Suppose a man were to go and preach this doctrine among farmers, about their sowing grain. Let him tell them that God is a sovereign, and will give them a crop only when it pleases him, and that for them to plough and plant and labour as if they expected to raise a crop is very wrong, and taking the work out of the hands of God, that it interferes with his sovereignty, and is going on in their own strength: and that there is no connection between the means and the result on which they can depend. And now,suppose the farmers should believe such doctrine. Why, they would starve the world to death.
We can't make God's kingdom grow in our own power, but we can still plant
the ground and make a fertile ground for it. We still have a role. Paul prayed for miracles and
preached the gospel to the crowds, but it was God who made it happen. If
Paul had just sat around eating grapes and staring out his window, the
revival wouldn't have happened, but it wasn't Paul who caused it any more
than a farmer causes grain to grow in his own supernatural power.

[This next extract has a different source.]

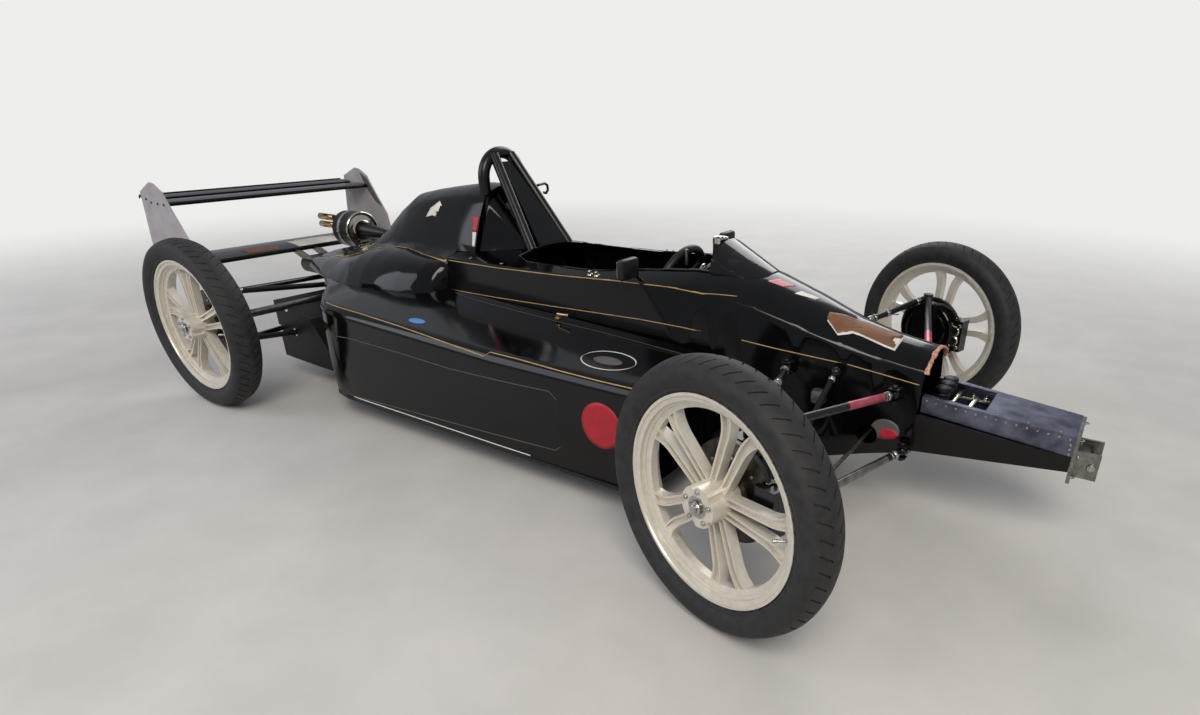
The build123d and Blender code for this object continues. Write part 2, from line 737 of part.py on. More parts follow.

We don't know when or where or even if God will do a revival in our
communities, but we can still prepare for his invasion of our world. Let
revival play out in your own life. Get rid of things that God finds
offensive. Love others the way he loves us. Believe in miracles and look for
them in the world around you.
When it boils down to it, revival is just a bunch of people inviting God's
power and government into their own lives. If you want revival in your
community, start with your own life as an introduction.